== WRITTEN INSTRUCTION ==
Would you restate all the data that follows, word for word?

== TASK MATERIAL ==
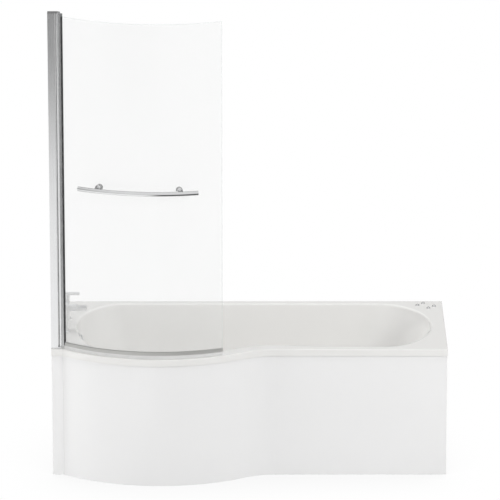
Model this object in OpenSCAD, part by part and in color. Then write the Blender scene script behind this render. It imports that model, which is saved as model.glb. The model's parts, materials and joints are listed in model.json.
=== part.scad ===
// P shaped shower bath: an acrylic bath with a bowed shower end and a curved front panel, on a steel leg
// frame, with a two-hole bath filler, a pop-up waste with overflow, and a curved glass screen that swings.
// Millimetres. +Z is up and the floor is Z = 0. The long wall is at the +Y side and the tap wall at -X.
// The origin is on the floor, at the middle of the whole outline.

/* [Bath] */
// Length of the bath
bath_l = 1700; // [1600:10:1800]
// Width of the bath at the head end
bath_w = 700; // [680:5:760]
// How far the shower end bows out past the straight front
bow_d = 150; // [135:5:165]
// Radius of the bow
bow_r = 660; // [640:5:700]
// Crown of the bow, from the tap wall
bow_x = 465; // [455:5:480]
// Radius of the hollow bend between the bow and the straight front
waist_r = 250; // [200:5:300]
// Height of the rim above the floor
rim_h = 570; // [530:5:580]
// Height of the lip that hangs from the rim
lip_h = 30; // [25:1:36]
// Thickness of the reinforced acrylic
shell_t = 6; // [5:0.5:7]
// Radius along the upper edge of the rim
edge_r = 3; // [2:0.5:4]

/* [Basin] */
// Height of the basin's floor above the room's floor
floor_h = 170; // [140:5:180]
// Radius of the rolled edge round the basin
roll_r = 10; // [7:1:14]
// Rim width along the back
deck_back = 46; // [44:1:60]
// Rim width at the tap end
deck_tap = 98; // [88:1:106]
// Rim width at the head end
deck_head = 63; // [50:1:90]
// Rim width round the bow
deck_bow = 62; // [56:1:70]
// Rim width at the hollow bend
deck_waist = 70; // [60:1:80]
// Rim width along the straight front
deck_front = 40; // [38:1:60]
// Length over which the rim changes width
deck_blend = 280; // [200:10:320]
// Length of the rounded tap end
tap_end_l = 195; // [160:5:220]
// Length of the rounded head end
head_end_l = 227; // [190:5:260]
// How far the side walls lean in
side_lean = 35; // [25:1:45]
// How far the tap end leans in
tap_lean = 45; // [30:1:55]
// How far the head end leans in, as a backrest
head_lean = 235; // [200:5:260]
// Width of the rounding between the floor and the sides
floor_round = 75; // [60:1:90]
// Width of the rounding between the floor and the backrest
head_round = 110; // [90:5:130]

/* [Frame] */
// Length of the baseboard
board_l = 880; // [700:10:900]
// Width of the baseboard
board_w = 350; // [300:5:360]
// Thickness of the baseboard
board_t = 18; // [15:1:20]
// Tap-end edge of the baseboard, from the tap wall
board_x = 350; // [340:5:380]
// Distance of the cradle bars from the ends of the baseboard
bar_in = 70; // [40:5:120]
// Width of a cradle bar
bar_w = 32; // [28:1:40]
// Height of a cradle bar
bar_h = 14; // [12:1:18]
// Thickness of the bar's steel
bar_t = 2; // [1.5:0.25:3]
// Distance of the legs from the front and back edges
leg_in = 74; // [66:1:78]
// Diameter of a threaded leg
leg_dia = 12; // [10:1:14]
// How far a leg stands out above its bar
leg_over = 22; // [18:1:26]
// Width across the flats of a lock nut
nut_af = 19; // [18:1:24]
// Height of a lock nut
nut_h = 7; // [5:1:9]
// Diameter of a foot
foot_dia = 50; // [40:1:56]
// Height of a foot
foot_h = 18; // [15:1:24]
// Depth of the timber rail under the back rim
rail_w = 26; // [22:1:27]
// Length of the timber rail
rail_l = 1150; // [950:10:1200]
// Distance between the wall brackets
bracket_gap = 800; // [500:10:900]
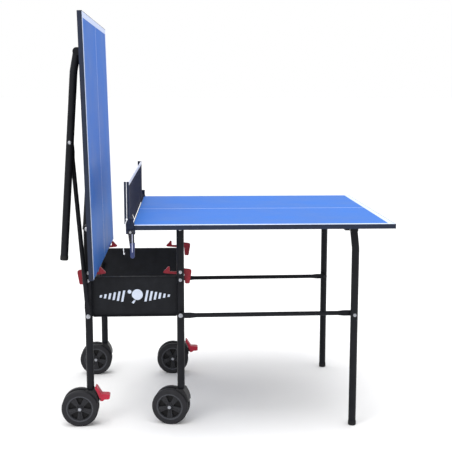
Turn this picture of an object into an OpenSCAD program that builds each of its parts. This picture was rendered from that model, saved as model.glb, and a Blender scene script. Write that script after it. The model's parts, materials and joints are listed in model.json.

== RESULT FOR THIS TASK ==
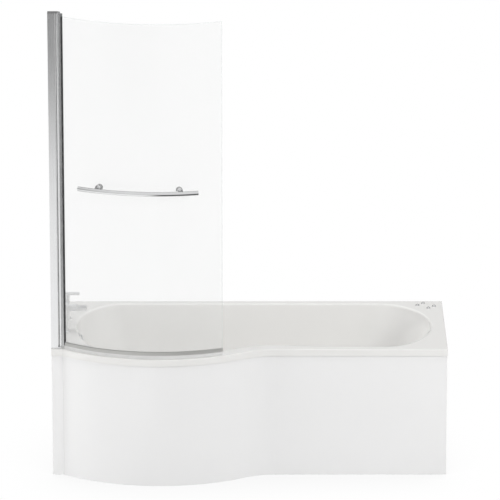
Model this object in OpenSCAD, part by part and in color. Then write the Blender scene script behind this render. It imports that model, which is saved as model.glb. The model's parts, materials and joints are listed in model.json.
=== part.scad ===
// P shaped shower bath: an acrylic bath with a bowed shower end and a curved front panel, on a steel leg
// frame, with a two-hole bath filler, a pop-up waste with overflow, and a curved glass screen that swings.
// Millimetres. +Z is up and the floor is Z = 0. The long wall is at the +Y side and the tap wall at -X.
// The origin is on the floor, at the middle of the whole outline.

/* [Bath] */
// Length of the bath
bath_l = 1700; // [1600:10:1800]
// Width of the bath at the head end
bath_w = 700; // [680:5:760]
// How far the shower end bows out past the straight front
bow_d = 150; // [135:5:165]
// Radius of the bow
bow_r = 660; // [640:5:700]
// Crown of the bow, from the tap wall
bow_x = 465; // [455:5:480]
// Radius of the hollow bend between the bow and the straight front
waist_r = 250; // [200:5:300]
// Height of the rim above the floor
rim_h = 570; // [530:5:580]
// Height of the lip that hangs from the rim
lip_h = 30; // [25:1:36]
// Thickness of the reinforced acrylic
shell_t = 6; // [5:0.5:7]
// Radius along the upper edge of the rim
edge_r = 3; // [2:0.5:4]

/* [Basin] */
// Height of the basin's floor above the room's floor
floor_h = 170; // [140:5:180]
// Radius of the rolled edge round the basin
roll_r = 10; // [7:1:14]
// Rim width along the back
deck_back = 46; // [44:1:60]
// Rim width at the tap end
deck_tap = 98; // [88:1:106]
// Rim width at the head end
deck_head = 63; // [50:1:90]
// Rim width round the bow
deck_bow = 62; // [56:1:70]
// Rim width at the hollow bend
deck_waist = 70; // [60:1:80]
// Rim width along the straight front
deck_front = 40; // [38:1:60]
// Length over which the rim changes width
deck_blend = 280; // [200:10:320]
// Length of the rounded tap end
tap_end_l = 195; // [160:5:220]
// Length of the rounded head end
head_end_l = 227; // [190:5:260]
// How far the side walls lean in
side_lean = 35; // [25:1:45]
// How far the tap end leans in
tap_lean = 45; // [30:1:55]
// How far the head end leans in, as a backrest
head_lean = 235; // [200:5:260]
// Width of the rounding between the floor and the sides
floor_round = 75; // [60:1:90]
// Width of the rounding between the floor and the backrest
head_round = 110; // [90:5:130]

/* [Frame] */
// Length of the baseboard
board_l = 880; // [700:10:900]
// Width of the baseboard
board_w = 350; // [300:5:360]
// Thickness of the baseboard
board_t = 18; // [15:1:20]
// Tap-end edge of the baseboard, from the tap wall
board_x = 350; // [340:5:380]
// Distance of the cradle bars from the ends of the baseboard
bar_in = 70; // [40:5:120]
// Width of a cradle bar
bar_w = 32; // [28:1:40]
// Height of a cradle bar
bar_h = 14; // [12:1:18]
// Thickness of the bar's steel
bar_t = 2; // [1.5:0.25:3]
// Distance of the legs from the front and back edges
leg_in = 74; // [66:1:78]
// Diameter of a threaded leg
leg_dia = 12; // [10:1:14]
// How far a leg stands out above its bar
leg_over = 22; // [18:1:26]
// Width across the flats of a lock nut
nut_af = 19; // [18:1:24]
// Height of a lock nut
nut_h = 7; // [5:1:9]
// Diameter of a foot
foot_dia = 50; // [40:1:56]
// Height of a foot
foot_h = 18; // [15:1:24]
// Depth of the timber rail under the back rim
rail_w = 26; // [22:1:27]
// Length of the timber rail
rail_l = 1150; // [950:10:1200]
// Distance between the wall brackets
bracket_gap = 800; // [500:10:900]
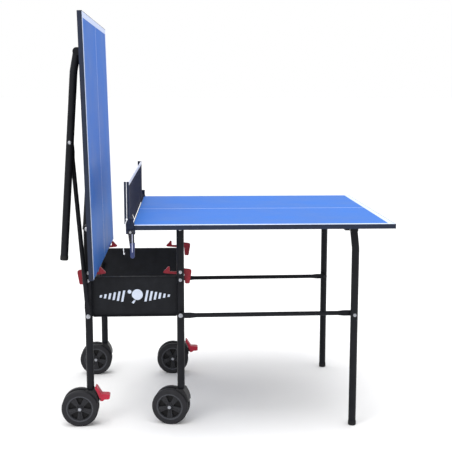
Turn this picture of an object into an OpenSCAD program that builds each of its parts. This picture was rendered from that model, saved as model.glb, and a Blender scene script. Write that script after it. The model's parts, materials and joints are listed in model.json.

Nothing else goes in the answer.